Monday, May. 10, 1999
A Lawyer to Wiseguys Would Rule Sin City
By Steve Lopez/Las Vegas
He calls his swanky law office "the house the Mob built." Its walls are decorated with newspaper stories about acquittals he won for alleged organized-crime figures. A toy rat lies dead in a trap near the fireplace, and a pair of steel balls given him by two reputed wiseguys hangs over the door. His name is Oscar Goodman, and he could be the next mayor of Las Vegas. As he tours Sin City on the campaign trail--gloating over its tacky exuberance, making love with it--I ride shotgun.
"Did you see those women crying?" Goodman asks as his driver pulls away from the Showboat hotel and casino. Just moments before, he had moved a group of seniors with a story of his 89-year-old mother teaching sculpture to blind children. Goodman, 59, walked out of the room with votes sticking to him like Post-it notes.
In corporate offices around town, though, Goodman's critics are worried that his client list--which once included Meyer Lansky and is riddled with the names of other alleged mobsters--could spell trouble. Chamber of Commerce president Pat Shalmy says that if Goodman is elected, "the image we've been trying to improve over the years might be set back." Goodman responds by quoting his mother: "My son's clients don't hurt anybody. They just kill each other."

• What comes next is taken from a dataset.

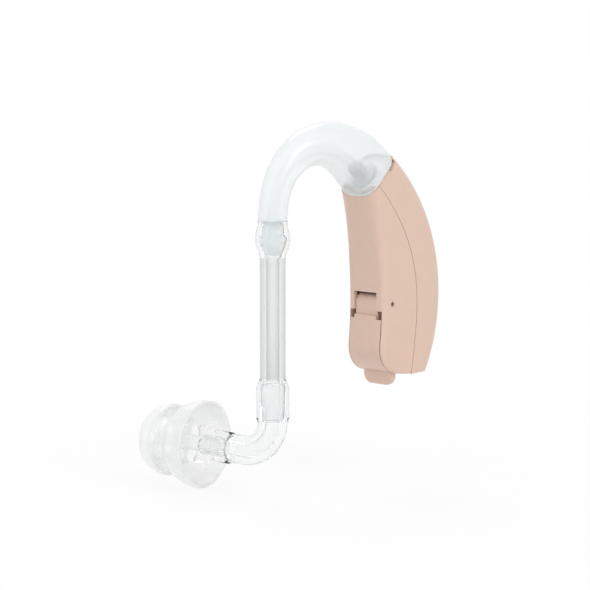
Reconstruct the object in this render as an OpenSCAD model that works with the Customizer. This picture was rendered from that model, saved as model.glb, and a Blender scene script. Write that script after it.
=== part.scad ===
// Behind-the-ear hearing aid with an ear hook, a sound tube, an elbow and a soft ear tip.
// The origin is the ear saddle, the inner top of the hook, which hangs on the root of the ear.
// +Z is up, the case lies towards +X, the sound tube towards -X, and the ear tip points to +Y.
// Profile points are [x, z] pairs in the plane of the hook.

/* [Case] */
// Thickness of the case, side to side
case_thickness = 8.6; // [8.4:0.1:9.4]
// Depth of the lowest point of the case below the ear saddle
case_drop = 34.3; // [34.2:0.1:35.5]
// Distance of the front corner of the hook seat behind the ear saddle
seat_offset = 7.7; // [7.4:0.1:8.2]
// Depth of that corner below the ear saddle
seat_drop = 4.9; // [4.5:0.1:5.2]
// Length of the hook seat, front to back
seat_length = 8.75; // [8.5:0.05:9.2]
// Slope of the hook seat, in degrees
seat_tilt = 49; // [46:1:52]
// Radius of the hollow front face at mid width
front_radius = 66.4; // [60:0.2:90]
// Radius of the rounded back
back_radius = 29.9; // [28:0.1:34]
// Distance of the front face behind the ear saddle, at the foot of the case
foot_front = 8.85; // [8.6:0.05:9.1]
// Distance of the back behind the ear saddle, at the foot of the case
foot_back = 21.1; // [20.8:0.1:22]
// Radius of the curved underside
bottom_radius = 30; // [24:1:60]
// Distance of the lowest point of the underside behind the ear saddle
bottom_low = 17.3; // [16.5:0.1:18]
// Radius of the corner between the front face and the underside
front_corner = 4.5; // [4:0.1:4.9]
// Radius of the corner between the back and the underside
back_corner = 1; // [0.9:0.1:1.6]
// Rounding of the two front edges
front_edge = 0.9; // [0.85:0.05:1.4]
// Rounding of the two back edges
back_edge = 2.5; // [1.5:0.1:3]
// Height by which the front face swells at mid width
face_crown = 0.35; // [0.2:0.05:0.6]
// Wall of the front, the back and the underside
shell_wall = 0.8; // [0.6:0.05:0.85]
// Wall of the two sides
cheek_wall = 0.65; // [0.5:0.05:0.75]
// Gap along the parting line between the two shells
parting_gap = 0.06; // [0.04:0.01:0.12]

/* [Battery door] */
// Width of the battery door
door_width = 7.2; // [7:0.05:7.25]
// Gap round the battery door
door_gap = 0.07; // [0.05:0.01:0.12]
// Depth of the upper edge of the door below the ear saddle
door_top_drop = 25; // [24.9:0.05:25.2]
// Depth of the upper edge of the window round the knuckle
window_drop = 20.6; // [20:0.05:20.7]
// Width of the hinge knuckle
knuckle_width = 5.05; // [4.4:0.05:5.4]
// Radius of the hinge knuckle
knuckle_radius = 1.95; // [1.7:0.05:2]
// Distance of the hinge pin behind the ear saddle
pin_offset = 12.15; // [12:0.05:12.3]
// Depth of the hinge pin below the ear saddle
pin_drop = 22.5; // [22.4:0.05:22.6]
// Diameter of the hinge pin
pin_diameter = 0.8; // [0.6:0.05:1]
// Length of the hinge pin
pin_length = 8; // [7.8:0.1:8.3]
// Length of the finger tab under the door
tab_length = 1.8; // [1.2:0.1:2.4]
// Width of the finger tab at the case
tab_width = 6.8; // [5.6:0.1:7]
// Thickness of the finger tab
tab_thickness = 0.95; // [0.7:0.05:1.2]

/* [Battery] */
// Diameter of the button cell
cell_diameter = 7.9; // [7.7:0.05:7.95]
// Height of the button cell
cell_height = 5.4; // [5:0.1:5.5]
// Diameter of the negative cap of the cell
cell_cap_diameter = 6; // [5:0.1:6.4]

/* [Ear hook] */
// Radius of the hook where it meets the tube
hook_end_radius = 2.36; // [2.2:0.02:2.6]
// Distance of the tube axis in front of the ear saddle
tube_offset = 10.12; // [9.8:0.02:10.6]
// Depth of the shoulder of the hook below the ear saddle
shoulder_drop = 7.95; // [7.5:0.05:8.4]
// Radius of the sound bore in the hook
hook_bore_radius = 0.95; // [0.7:0.05:1.1]
// Largest diameter of the barb
barb_diameter = 4.2; // [3.9:0.05:4.4]
// Diameter of the neck above the barb
neck_diameter = 3.3; // [3:0.05:3.5]
// Diameter of the tip of the barb
barb_tip_diameter = 2.5; // [2.4:0.05:2.8]
// Length of the neck and the barb together
barb_length = 5.4; // [5:0.1:6]

/* [Sound tube] */
// Outer diameter of the sound tube
tube_diameter = 4.1; // [3.8:0.05:4.4]
// Bore of the sound tube
tube_bore = 2.1; // [1.9:0.05:2.3]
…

This is where my past and Goodman's intersect. I have dodged mortar shells in Bosnia and once kissed a photo of Saddam Hussein on orders from Iraqi soldiers, but never have I been more terrified than on a lovely day in May 1988, with Goodman at my side.
That was in Philadelphia, where Goodman grew up, and still defended clients. And on that Tuesday--just as he had promised--nine reputed members of a local crime family, including a Goodman client nicknamed Crazy Phil, beat a murder rap. Goodman had vowed to mark the moment by jumping nude into the fountain of the Four Seasons Hotel, but was stopped by hotel security. He put his clothes on and joined a party of hundreds of the defendants' friends feasting on champagne and hoagies.
In what might have been the dumbest move in the history of journalism, I crashed the party--and was recognized as the local newspaper hack who had been hammering the Mob. When I was threatened--something about sleeping with the fishes--I turned to Goodman for help. He shrugged. I ran for my life. And 11 years later he makes no apologies. That's why he might be perfect for Las Vegas, a town that apologizes for nothing.
Goodman's practice includes civil law, and he represents only a few reputed wiseguys, but that's where his celebrity comes from. Goodman played himself in the movie Casino, as the attorney for a Mob character portrayed by actor Joe Pesci. At a roast honoring Goodman, tributes poured in from prisons across the land, including a teasing video from an alleged mobster who said, "Without you, I wouldn't be where I am today."
So why would a guy so rich and famous run for the mostly thankless job of mayor? "I had always fought the System from outside," says Goodman, "and figured I'd take a shot at doing some good from inside." Goodman has lived 35 years in Las Vegas and has proved a tireless glad-hander during this campaign. He has led in the polls, including one published last Thursday, and is expected to win this week's primary, though not with a margin large enough to avoid a runoff vote in June.
And what of the issues, you ask? Well, Las Vegas, the fastest-growing U.S. city, is choked by traffic and smog, and Goodman has accused his chief rivals--city councilman Arnie Adamsen and developer Mark Fine--of being part of the problem. While at a candidates' forum, Adamsen fires back, whispering, with eyebrow raised, that Goodman has told a local newspaper that he favors legalizing drugs and prostitution (the latter is already legal in most parts of Nevada).
Goodman dismisses the charge as "out of context" and adds, somewhat menacingly, that his rival "is going to end up on his knees begging forgiveness." Though he believes philosophically in legalization of those vices, Goodman says, he would never push for it as mayor. What he would push for is impact fees on developers to pay for new roads and parks. (But Las Vegans should be skeptical: Goodman, a bench warmer for the Haverford College football team, told his future wife he was a star--and she still believes him.)
That night, at the Palm restaurant in Caesars Palace, Goodman is greeted like a Roman god by diners and staff. "I love it, I love it, I love it!" he exults, and after his meal, when a waiter comes up to hug him, Goodman uses a line he picked up in Philadelphia: "Vote early and often."